El radiooperador y el artillero superior habían abandonado sus puestos para supervisar los daños.

—Perdemos combustible, comandante, y la cola del avión está ardiendo.

El indicador del aceite dejó de funcionar. Perdían altura.

Se apartó la máscara de oxígeno para pasarse la mano por el rostro bañado de sudor. Le escocían los ojos, por el sudor y por el humo de la cordita. Sólo quedaban dos hombres vivos a bordo.

—Tenemos que saltar, señor.

—Saltad inmediatamente porque esto es un piano desde un quinto piso.

Así se llamaba en jerga aviadora un derribo seguro.

—¿Y usted, señor?

—Yo os sigo inmediatamente.

Detonó el equipo secreto. La pequeña explosión controlada sacudió el avión moribundo. No había nada más que hacer. Era el momento de saltar y encomendarse a Dios. Los paracaídas estaban detrás, colgados en ganchos de seguridad. Intentó levantarse pero las piernas no le obedecieron. Comprobó que se había soltado las correas que lo sujetaban al asiento. Intentó levantarse de nuevo, sin éxito. Se palpó. Tenía las piernas encharcadas de un líquido que no procedía del avión, sino de él. A la luz del incendio del ala se contempló la herida indolora. Un fragmento de metralla le había perforado el vientre y le había dañado la columna vertebral.

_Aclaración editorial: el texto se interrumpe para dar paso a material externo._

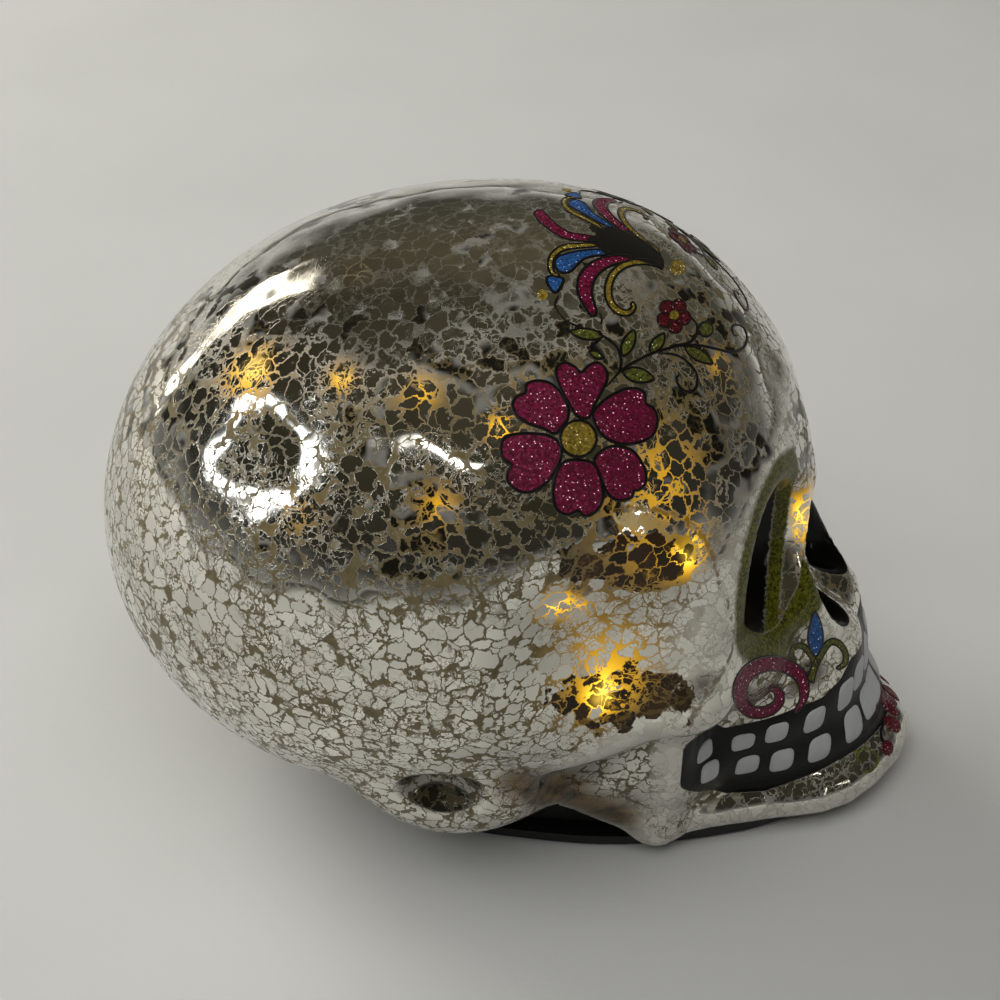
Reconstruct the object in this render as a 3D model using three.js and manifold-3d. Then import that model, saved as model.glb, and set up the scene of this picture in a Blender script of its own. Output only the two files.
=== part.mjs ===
// A blown-glass skull lamp: a silvered glass shell on a moulded battery base, lit from inside by a wire
// string of small lights. Millimetres, +Z up, the face looks along -Y, symmetric about the plane X = 0.
// The origin is under the middle of the object, on the table.

import * as THREE from 'three';
import Module from 'manifold-3d';
import { mergeVertices } from 'three/addons/utils/BufferGeometryUtils.js';

// Driving dimensions
const SKULL_LENGTH = 164.0;      // chin to back of the head, along Y
const SKULL_WIDTH = 122.4;       // across the brain case, along X
const SKULL_HEIGHT = 119.6;      // table to crown, along Z
const GLASS_WALL = 2.4;          // blown wall
const CELL_DIAMETER = 10.5;      // standard small cylindrical cell
const CELL_LENGTH = 44.5;        // with its nub
const CELL_COUNT = 3;
const FOOT_HEIGHT = 1.0;         // foot pads lift the base off the table
const PLATE_THICKNESS = 2.2;     // flange the glass stands on
const MOULD_WALL = 1.6;          // plastic walls of the base
const STRING_RADIUS = 0.45;      // twisted pair of lacquered wires, drawn as one
const SPRING_WIRE_RADIUS = 0.25;

// Clearances
const PART_GAP = 0.3;            // between parts that don't touch
const RUNNING_GAP = 0.05;        // pin in its knuckle
const SWING_GAP = 0.6;           // behind the door, where its corner turns
const GLUE_ROOM = 1.4;           // between the base's wall and the cut edge of the glass
const CELL_ROOM = 0.4;           // round the cells
const END_ROOM = 3.25;           // at each end of a cell, for spring or button

// The form is drawn in shares of the skull, which is so many shares long, wide and high
const LENGTH_SHARES = 164.0;
const WIDTH_SHARES = 122.4;
const HEIGHT_SHARES = 119.6;
const SX = SKULL_WIDTH / WIDTH_SHARES;
const SY = SKULL_LENGTH / LENGTH_SHARES;
const SZ = SKULL_HEIGHT / HEIGHT_SHARES;

// Heights of the base, from the table up
const BASE_BOTTOM = FOOT_HEIGHT;
const FLANGE_TOP = BASE_BOTTOM + PLATE_THICKNESS;
const DOOR_THICKNESS = 1.6;
const DOOR_TOP = BASE_BOTTOM + DOOR_THICKNESS;
const CELL_RADIUS = CELL_DIAMETER / 2;
const CELL_AXIS_Z = DOOR_TOP + PART_GAP + CELL_RADIUS;
const BAY_TOP = CELL_AXIS_Z + CELL_RADIUS + CELL_ROOM;
const TUB_TOP = BAY_TOP + MOULD_WALL;
const DECK_BOTTOM = TUB_TOP + CELL_ROOM;
const DECK_THICKNESS = 1.5;
const DECK_TOP = DECK_BOTTOM + DECK_THICKNESS;

// The base is as wide as the cells that lie across it, and the jaw that stands on it follows the base
const SPIGOT_INSET = 5.0;
const SIDE_ROOM = 1.2;
const BAY_HALF_X = CELL_LENGTH / 2 + END_ROOM;
const BASE_HALF_X = BAY_HALF_X + MOULD_WALL + SIDE_ROOM + MOULD_WALL + SPIGOT_INSET;
const BASE_WIDTH_SHARES = 69.8;
const BASE_SX = 2 * BASE_HALF_X / BASE_WIDTH_SHARES;
const JAW_LEVEL_SHARE = 16;
const BRAIN_LEVEL_SHARE = 48;
const LEAST_SCALE = Math.min(SX, BASE_SX, SY, SZ);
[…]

Comprendió que iba a perecer con el aparato, que jamás volvería a ver a Therese, que nunca le podría comunicar sus proyectos. El avión entró en barrena y tardó dieciocho segundos en estrellarse. El último sentimiento del comandante Walhead fue de decepción. Ahora que comenzaba a ser feliz. Llevaba en el bolsillo un papel de seda con el anillo de pedida.

31

Hacía un día tan espléndido que Patrick O'Neill se apeó del taxi en una de las entradas de Saint James Park para continuar su camino entre la arboleda, por senderos umbríos que le recordaban su tierra norteña. Cuando salió a la Milla, después de cruzar el parque, rememoraba imágenes de su infancia. En un par de ocasiones su madre lo trajo a Londres, y contempló agarrado de su mano el desfile de los caballos de la Guardia. Su padre viajaba mucho y le enviaba postales desde lugares misteriosos, Cefalú, en Sicilia, Damasco, Delfos, Andalucía... Pasó ante el Almirantazgo para dirigirse al feo edificio donde residía el primer ministro, en la confluencia de Storey's Gate con Great George Street.